Spanish footballer (1876–1950)

Guillermo Galiardo Armijo (1876 – 16 August 1950) was a Spanish footballer who played as a midfielder for RCD Espanyol. He also played a few unofficial matches for FC Barcelona, and later worked as a referee.

==Playing career==
Guillermo Galiardo was born in 1876 in Granada, but it was in Barcelona where he began to play football, being one of the pioneers of RCD Espanyol, since he was always present in the entity's squads from its foundation until 1911. He was one of the main strongholds of Espanyol during its first decade of existence, being thus named into the club's best starting eleven of the 1900s. He was a player respected by his teammates, a basic part of the team and, according to the testimony of Julià Clapera, he was a midfielder who charged with remarkable toughness, and who amused himself by practicing aiming with a ball kicked against the steam train that was circulating along the d'Aribau street. His brother Arturo also played in the team, but with much less prominence.

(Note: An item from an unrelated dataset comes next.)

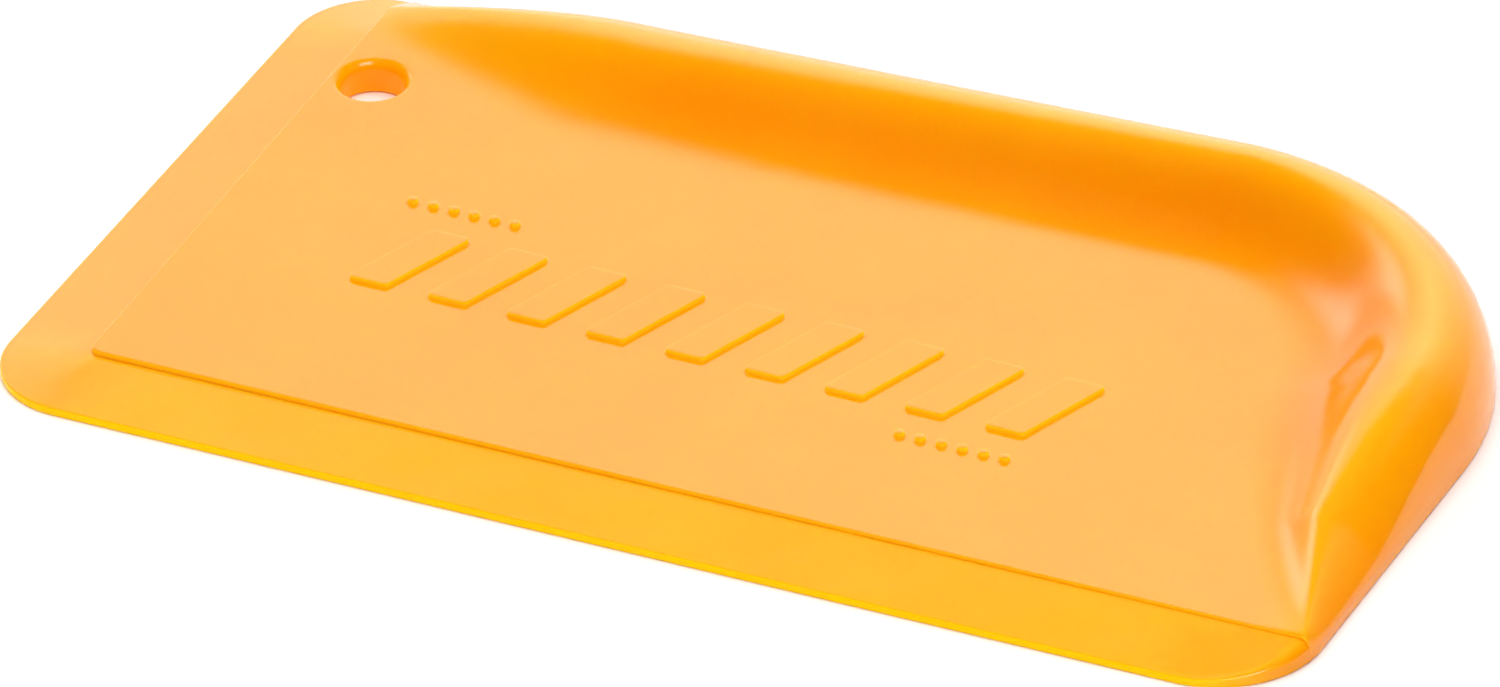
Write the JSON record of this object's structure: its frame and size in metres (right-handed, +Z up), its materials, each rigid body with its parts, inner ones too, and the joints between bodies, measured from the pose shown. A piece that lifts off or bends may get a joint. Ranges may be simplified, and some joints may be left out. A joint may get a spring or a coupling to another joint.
{
  "type": "hand scraper card",
  "caption": "One-piece moulded hard scraper card: thin scraping lip on two sides, raised hollow grip ridge round the other two, a rounded hanging hole and raised bars.",
  "frame": {"origin": "centre of the outline, on the flat underside", "axes": "+X along the long front lip towards the high grip side, +Y from the front lip to the back grip, +Z up"},
  "size_m": [0.15, 0.0874, 0.0107],
  "materials": {
    "moulding": "glossy, slightly translucent orange moulded plastic"
  },
  "bodies": {
    "root": {"scraper_moulding": "moulding"}
  },
  "joints": []
}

Together with his brother, Ángel Ponz, Joaquim Carril, Galiardo was a member of the Espanyol team that participated in the very first national tournament played in Spain, the 1902 Copa de la Coronación, and together with Ponz, Carril, Emilio Sampere, and Gustavo Green, he was part of the team that won the third edition of the Copa Macaya in 1902–03, the club's first-ever piece of silverware, playing 5 matches, and which then won the first edition of the Catalan championship in 1903–04, playing 8 matches.

Galiardo remained loyal to the club until 1905, when Español had to suspend its activities, and most of the remaining players, including him, Sampere, Ponz, and goalkeeper Pedro Gibert, joined X Sporting Club, and together with them, plus the Massana brothers (Santiago and Alfredo) and José Irízar, he helped X win the 1905–06 Catalan championship. He then decided to return to Barcelona, where he played two unofficial matches for FC Barcelona in April 1906, the first against Athletic Club (1–0 win) and the second against San Sebastián Recreation Club (3–1 loss). In 1909, following a three-year hiatus, Espanyol was finally and effectively relaunched, so Galiardo then played with Espanyol for two more years until 1911.

==International career==
On 24 September 1903, Galiardo participated in a test match between a white and a red team made up of players who were playing in Barcelona, which was meant to decide who would integrate the first team of the Catalonia national team the following year.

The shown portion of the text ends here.